De son côté, la Ville promet d’intervenir pour sécuriser les déplacements de « l’ensemble des usagers » dans l’axe de la rue Berri. Un sas pour les vélos a déjà été aménagé à l’intersection, mais un plan plus étoffé est en cours de planification, indique Alicia Dufour, attachée de presse au cabinet de la mairesse Plante. « Tous les scénarios sont envisagés, incluant des [pistes] unidirectionnelles », précise Mme Dufour.
La Ville doit cependant attendre que la Société de transport de Montréal (STM) ait terminé ses travaux liés à la réfection de la membrane d’étanchéité de la station Berri-UQAM avant d’apporter des modifications aux aménagements.
Des enquêtes systématiques
Vélo Québec salue aussi la recommandation de la coroner en faveur d’enquêtes systématiques sur les collisions. « Il faut se rendre à l’évidence : les collisions qui n’impliquent pas de véhicules motorisés, on dirait que ça n’intéresse personne, comme si ces victimes-là ne méritaient pas la même attention que les autres », explique Magali Bebronne.
Elle souligne d’ailleurs qu’au printemps, lors de la commission parlementaire sur le projet de loi modifiant la Loi sur l’assurance automobile, Vélo Québec a demandé à la SAAQ d’élargir l’indemnisation des victimes de la route pour inclure les piétons et les cyclistes blessés dans des collisions qui n’impliquent pas de véhicules à moteur.

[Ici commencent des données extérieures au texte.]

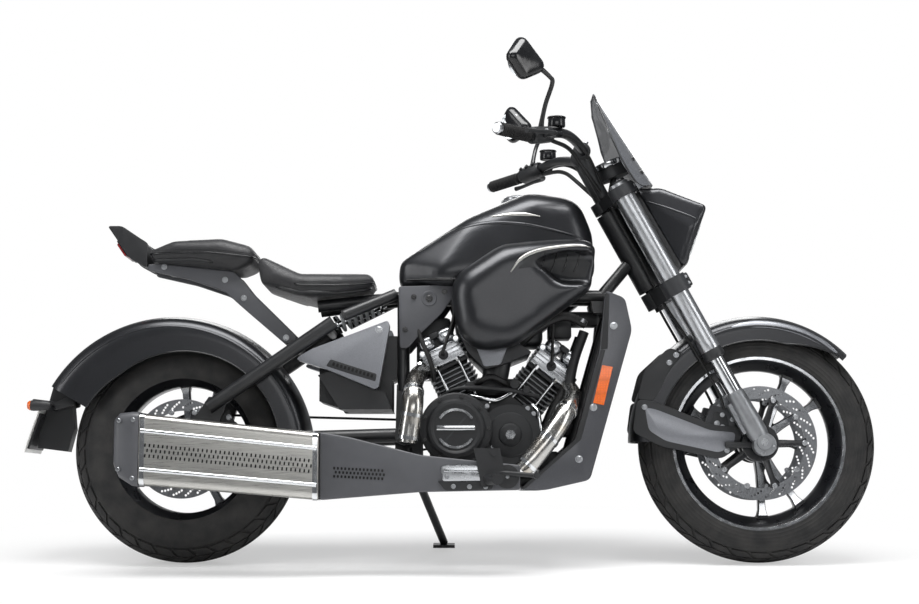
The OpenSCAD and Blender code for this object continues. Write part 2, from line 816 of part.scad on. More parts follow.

Le SPVM dit accueillir « avec ouverture » les propositions de la coroner, mais signale que les collisions entre cyclistes entraînant un décès sont rares. Après le tragique accident de M. Leblanc, le SPVM a toutefois ajusté sa politique pour que ce type de collision sans véhicule routier soit pris en charge par les enquêteurs.